A block of data:
* START *
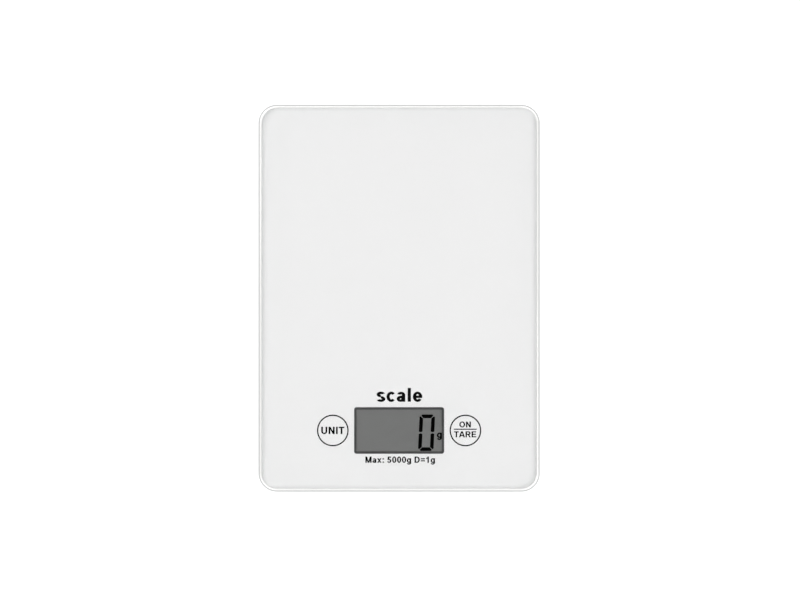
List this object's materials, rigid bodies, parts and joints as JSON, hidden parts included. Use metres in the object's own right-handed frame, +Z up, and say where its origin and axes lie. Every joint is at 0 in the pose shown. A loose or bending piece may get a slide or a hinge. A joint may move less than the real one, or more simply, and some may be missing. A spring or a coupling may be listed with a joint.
{
  "type": "kitchen scale",
  "caption": "Slim rectangular glass kitchen scale with a small front display, a touch key on each side of it and a foot under each corner.",
  "frame": {"origin": "on the table, under the middle of the glass platform", "axes": "+X to the right, +Y to the back along the long side and away from the display, +Z up"},
  "size_m": [0.16, 0.22, 0.02],
  "materials": {
    "platform_glass": "clear tempered glass with a pillowed polished rim",
    "print_ink": "white screen-printed ink seen through the glass",
    "tape_foam": "black acrylic foam tape",
    "housing_plastic": "fine-textured white moulded ABS",
    "display_glass": "thin display glass",
    "display_film": "neutral grey polarising film",
    "holder_plastic": "black moulded plastic",
    "connector_rubber": "layered conductive silicone rubber",
    "board_laminate": "green solder mask over glass-fibre laminate",
    "epoxy": "black potting resin",
    "component_ceramic": "ceramic chip components",
    "solder": "bright tin solder",
    "plated_steel": "bright nickel-plated steel",
    "cell_steel": "stamped and plated alloy steel",
    "seal_silicone": "white silicone sealant",
    "pad_rubber": "soft grey non-slip rubber",
    "battery_jacket": "printed film sleeve on a steel can",
    "lead_jacket_grey": "soft vinyl jacket",
    "lead_jacket_red": "soft vinyl jacket",
    "lead_jacket_black": "soft vinyl jacket"
  },
  "bodies": {
    "housing": {"back_print": "print_ink", "base_shell": "housing_plastic", "battery_cell_1": "battery_jacket", "battery_cell_2": "battery_jacket", "battery_lead_black": "lead_jacket_black", "battery_lead_red": "lead_jacket_red", "battery_spring_1": "plated_steel", "battery_spring_2": "plated_steel", "board_screws": "plated_steel", "bonding_tape": "tape_foam", "carrier_frame": "housing_plastic", "cell_carrier_back_left": "housing_plastic", "cell_carrier_back_right": "housing_plastic", "cell_carrier_front_left": "housing_plastic", "cell_carrier_front_right": "housing_plastic", "cell_lead_back_left": "lead_jacket_grey", "cell_lead_back_right": "lead_jacket_grey", "cell_lead_front_left": "lead_jacket_grey", "cell_lead_front_right": "lead_jacket_grey", "chip_blob": "epoxy", "chip_capacitors": "component_ceramic", "chip_resistors": "component_ceramic", "contact_bridge": "plated_steel", "contact_negative": "plated_steel", "contact_positive": "plated_steel", "crystal_can": "plated_steel", "gauge_seal_back_left": "seal_silicone", "gauge_seal_back_right": "seal_silicone", "gauge_seal_front_left": "seal_silicone", "gauge_seal_front_right": "seal_silicone", "glass_platform": "platform_glass", "lcd_front_glass": "display_glass", "lcd_holder": "holder_plastic", "lcd_polariser": "display_film", "lcd_rear_glass": "display_glass", "lcd_reflector": "display_film", "load_cell_back_left": "cell_steel", "load_cell_back_right": "cell_steel", "load_cell_front_left": "cell_steel", "load_cell_front_right": "cell_steel", "main_board": "board_laminate", "shell_screws": "plated_steel", "solder_joints": "solder", "touch_spring_tare": "plated_steel", "touch_spring_unit": "plated_steel", "zebra_strip": "connector_rubber"},
    "foot_front_left": {"foot_cup_front_left": "housing_plastic", "foot_pad_front_left": "pad_rubber"},
    "foot_front_right": {"foot_cup_front_right": "housing_plastic", "foot_pad_front_right": "pad_rubber"},
    "foot_back_left": {"foot_cup_back_left": "housing_plastic", "foot_pad_back_left": "pad_rubber"},
    "foot_back_right": {"foot_cup_back_right": "housing_plastic", "foot_pad_back_right": "pad_rubber"},
    "door": {"battery_door": "housing_plastic"}
  },
  "joints": [
    {"name": "foot_travel_front_left", "type": "slide", "parent": "housing", "child": "foot_front_left", "axis": [0, 0, 1], "range_m": [0, 0.0005], "stiffness_N_per_m": 24500, "deforming": ["load_cell_front_left"]},
    {"name": "foot_travel_front_right", "type": "slide", "parent": "housing", "child": "foot_front_right", "axis": [0, 0, 1], "range_m": [0, 0.0005], "stiffness_N_per_m": 24500, "deforming": ["load_cell_front_right"]},
    {"name": "foot_travel_back_left", "type": "slide", "parent": "housing", "child": "foot_back_left", "axis": [0, 0, 1], "range_m": [0, 0.0005], "stiffness_N_per_m": 24500, "deforming": ["load_cell_back_left"]},
    {"name": "foot_travel_back_right", "type": "slide", "parent": "housing", "child": "foot_back_right", "axis": [0, 0, 1], "range_m": [0, 0.0005], "stiffness_N_per_m": 24500, "deforming": ["load_cell_back_right"]},
    {"name": "battery_door_hinge", "type": "hinge", "parent": "housing", "child": "door", "pos_m": [0, 0.0294, 0.0036], "axis": [1, 0, 0], "range_deg": [0, 90]}
  ]
}
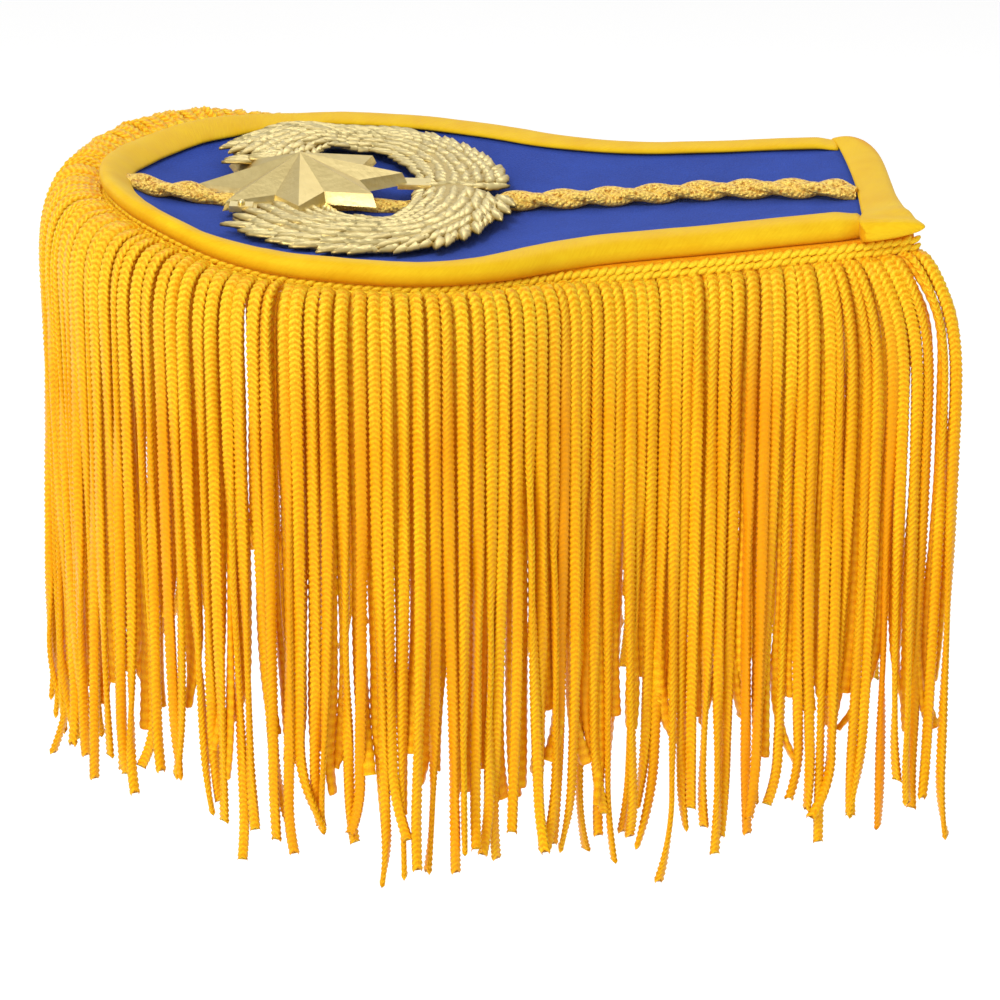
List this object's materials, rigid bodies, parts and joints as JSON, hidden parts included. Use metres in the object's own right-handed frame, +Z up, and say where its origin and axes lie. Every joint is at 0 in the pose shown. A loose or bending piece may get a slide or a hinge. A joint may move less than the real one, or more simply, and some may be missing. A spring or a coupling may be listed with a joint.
{
  "type": "fringe epaulette",
  "caption": "Costume shoulder piece: a blue felt board with satin edges, a gold braid, a brass wreath and star badge, and a long hanging cord fringe round its edge.",
  "frame": {"origin": "on the underside of the board at the lowest point of its dish, where the bar pin fastens it to a shoulder", "axes": "+X towards the neck end of the strap, -X to the round outer end, -Y to the front edge that the picture shows nearest, +Z up out of the badge"},
  "size_m": [0.177, 0.1265, 0.1319],
  "materials": {
    "blue_felt": "royal blue wool felt, matt and fuzzy",
    "yellow_satin": "yellow satin bias tape with a soft sheen",
    "gold_braid": "plaited gold lurex gimp",
    "badge_brass": "bright pale gold plated stamping",
    "fringe_cord": "golden yellow knitted rayon cord with a silky sheen",
    "pin_steel": "nickel plated"
  },
  "bodies": {
    "root": {"felt_board": "blue_felt", "edge_binding": "yellow_satin", "end_binding": "yellow_satin", "centre_braid": "gold_braid", "badge": "badge_brass", "fringe": "fringe_cord", "pin_back": "pin_steel"}
  },
  "joints": []
}
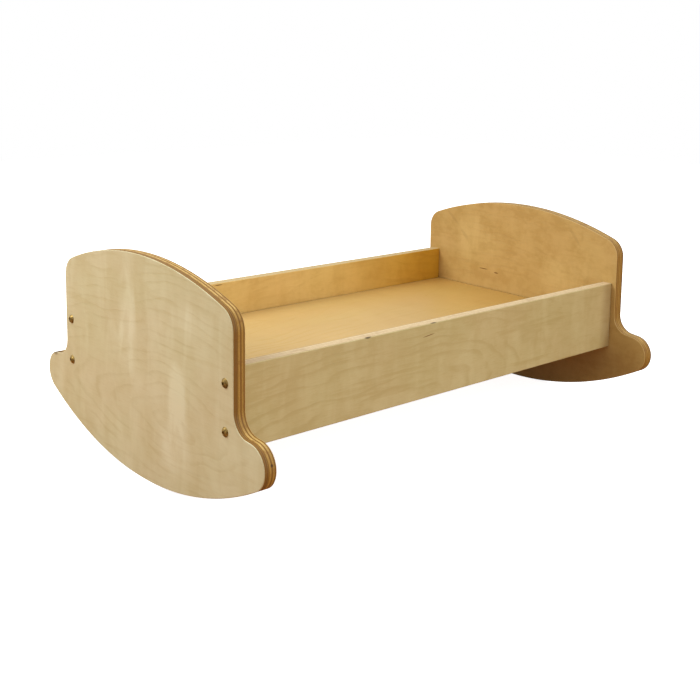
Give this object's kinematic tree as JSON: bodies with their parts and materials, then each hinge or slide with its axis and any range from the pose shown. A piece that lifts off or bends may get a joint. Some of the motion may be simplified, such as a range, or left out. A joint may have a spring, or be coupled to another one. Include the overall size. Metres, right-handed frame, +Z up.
* END *
§ WHAT IS NEEDED
Write down every line of the data above that includes the string "hinge".

§ SOLUTION
List this object's materials, rigid bodies, parts and joints as JSON, hidden parts included. Use metres in the object's own right-handed frame, +Z up, and say where its origin and axes lie. Every joint is at 0 in the pose shown. A loose or bending piece may get a slide or a hinge. A joint may move less than the real one, or more simply, and some may be missing. A spring or a coupling may be listed with a joint.
    {"name": "battery_door_hinge", "type": "hinge", "parent": "housing", "child": "door", "pos_m": [0, 0.0294, 0.0036], "axis": [1, 0, 0], "range_deg": [0, 90]}
List this object's materials, rigid bodies, parts and joints as JSON, hidden parts included. Use metres in the object's own right-handed frame, +Z up, and say where its origin and axes lie. Every joint is at 0 in the pose shown. A loose or bending piece may get a slide or a hinge. A joint may move less than the real one, or more simply, and some may be missing. A spring or a coupling may be listed with a joint.
Give this object's kinematic tree as JSON: bodies with their parts and materials, then each hinge or slide with its axis and any range from the pose shown. A piece that lifts off or bends may get a joint. Some of the motion may be simplified, such as a range, or left out. A joint may have a spring, or be coupled to another one. Include the overall size. Metres, right-handed frame, +Z up.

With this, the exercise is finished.